Begin at the first line below and copy each line exactly, ending with the line where "face.press(LEFT_TAB, domed)" appears.

● ● ● ● ●

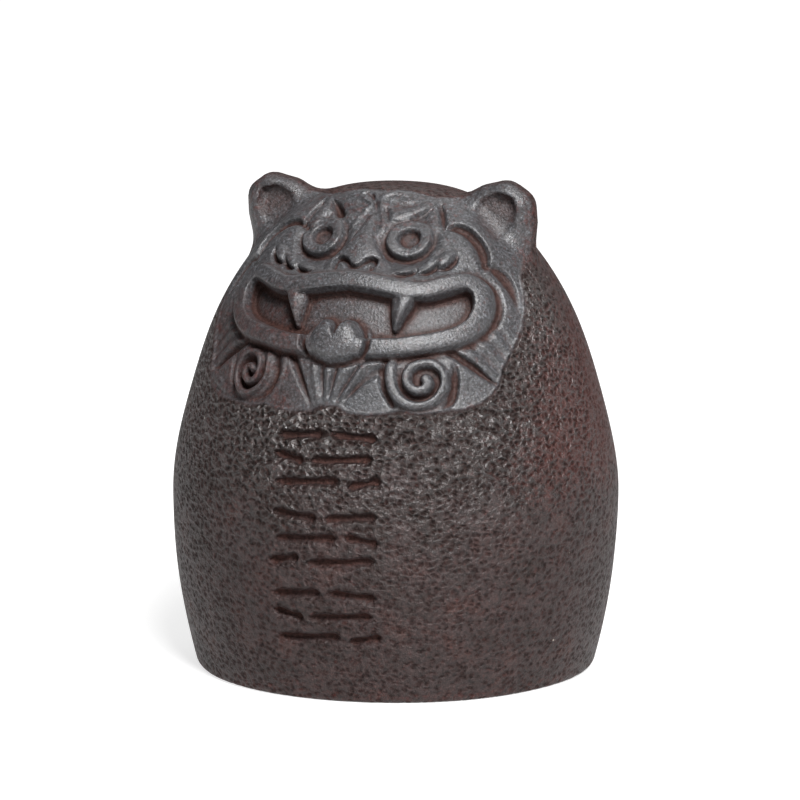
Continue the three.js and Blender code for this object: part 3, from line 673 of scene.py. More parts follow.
def draw_brows(face):
    """A flame brow and a leaf at the temple on the right, a broad tab on the left, and curls between."""
    face.about(0.0)
    face.press(FOREHEAD_BAND)
    face.press(TEMPLE_CUT)
    face.one_side(1, 0.0)
    for stroke in (BROW_HOLLOW, BROW_POCKET, BROW_UNDER, TEMPLE_LEAF):
        face.press(stroke)
    face.press(BROW, domed)
    face.alone()
    for stroke in [LEFT_POCKET, LEFT_BROW, LEFT_SIDE_CUT, FOREHEAD_CUT] + FOREHEAD_CURLS:
        face.press(stroke)
    face.press(LEFT_TAB, domed)


def draw_cheeks(face):
    """Three petals under each eye, each with a cut along its lower side, and the edges of the mane."""
    face.about(0.0)
    for u, v, half_length, half_width, turn in CHEEK_MARKS:
        along = np.array([np.cos(np.radians(turn)), np.sin(np.radians(turn))])
        below = np.array([along[1], -along[0]])
        middle = np.array([u, v])
        places = [middle + s * half_length * along for s in (-1.0, -0.4, 0.4, 1.0)]
        petal = []
        cut = []
        for place, width, height, off, cut_half, cut_height in zip(places, *PETAL_SECTIONS):
            petal.append((*place, width * half_width, height))
            cut.append((*(place + off * half_width * below), cut_half, cut_height))
        face.press(cut)
        face.press(petal, domed)
    for line in (MANE_UPPER, MANE_LOWER, MANE_ROLL):
        face.press(line)
    face.press(CHEEK_FOLD)


def draw_mouth(face):
    """A sunk floor, two fangs, a ribbon of lip all round and a heart-shaped tongue over it."""
    face.about(MUZZLE_MIDDLE)
    loop = curve_through(mirrored_loop(LIP), closed=True, steps=4)
    here = face.near(loop * (loop[:, :1] >= 0), LIP_CREASE[3])
    edge = -polygon_distance(face.across[here], face.v[here], loop[:, :2])
    inside = ease(*MOUTH_WALL, edge)
    face.height[here] = face.height[here] * (1 - inside) - MOUTH_DEPTH * inside
    depth, near, full, gone = LIP_CREASE
    crease = ease(near, full, -edge) * ease(gone, full, -edge) * ease(*LIP_CREASE_TOP, face.v[here])
    face.height[here] -= depth * crease
    face.lay(FANG_ROOT, domed, foot=-MOUTH_DEPTH, over=0.1)
    face.lay(FANG_FACE, banded, foot=-MOUTH_DEPTH, over=0.1)
    face.lay(LIP, banded, foot=-MOUTH_DEPTH, over=0.15)
    face.alone()
    draw_tongue(face)


def draw_tongue(face):
    """A flat dome over an oval whose radius shrinks in a bell curve at the top, the heart's notch.

    A narrow gap parts its lower side from the lip."""
    here = face.near([TONGUE_MIDDLE], TONGUE_HALF_WIDTH + 1)
    u, v = face.u[here] - TONGUE_MIDDLE[0], face.v[here] - TONGUE_MIDDLE[1]
    turn = np.arctan2(u, v)
    depth, width = TONGUE_NOTCH
    tall = np.where(v > 0, TONGUE_UP, TONGUE_DOWN)
    oval = 1 / np.hypot(np.sin(turn) / TONGUE_HALF_WIDTH, np.cos(turn) / tall)
    x = np.hypot(u, v) / (oval * (1 - depth * np.exp(-((turn / width) ** 2))))
    gap_floor, inner, deep_from, deep_to, outer = TONGUE_GAP
    gap = ease(inner, deep_from, x) * ease(outer, deep_to, x) * ease(*TONGUE_GAP_TOP, face.v[here])
    face.height[here] += gap * (gap_floor - face.height[here])
    rise = TONGUE_TOP + MOUTH_DEPTH
    dome = np.sqrt(np.maximum(1 - x**TONGUE_FLATNESS, 0))
    shape = rise * dome - MOUTH_DEPTH - 6 * np.maximum(x - 1, 0)
    face.height[here] = soft_max(face.height[here], shape, 0.15)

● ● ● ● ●

*RESULT BELOW*:
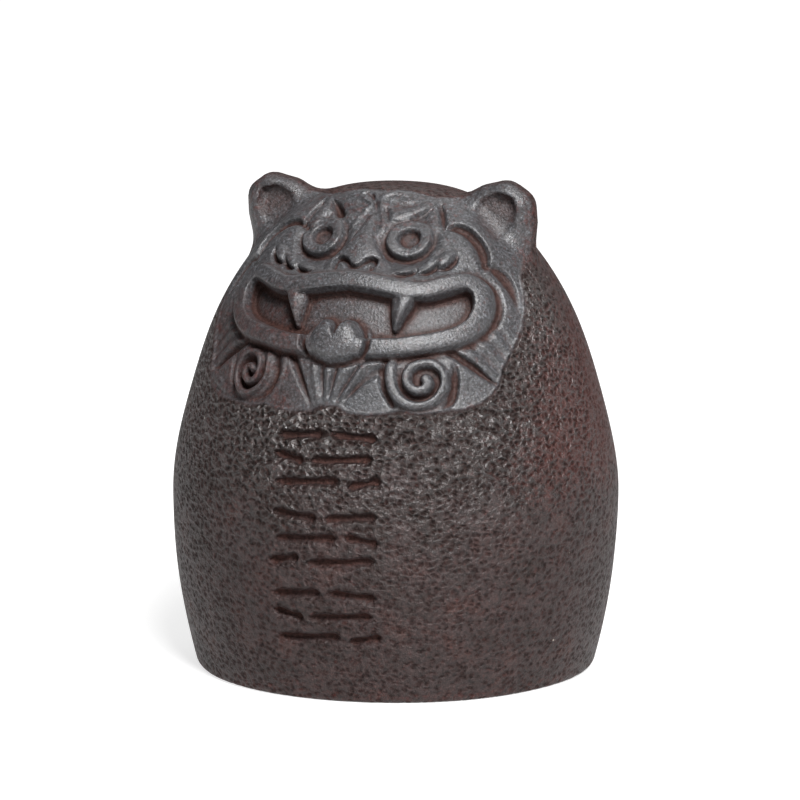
Continue the three.js and Blender code for this object: part 3, from line 673 of scene.py. More parts follow.
def draw_brows(face):
    """A flame brow and a leaf at the temple on the right, a broad tab on the left, and curls between."""
    face.about(0.0)
    face.press(FOREHEAD_BAND)
    face.press(TEMPLE_CUT)
    face.one_side(1, 0.0)
    for stroke in (BROW_HOLLOW, BROW_POCKET, BROW_UNDER, TEMPLE_LEAF):
        face.press(stroke)
    face.press(BROW, domed)
    face.alone()
    for stroke in [LEFT_POCKET, LEFT_BROW, LEFT_SIDE_CUT, FOREHEAD_CUT] + FOREHEAD_CURLS:
        face.press(stroke)
    face.press(LEFT_TAB, domed)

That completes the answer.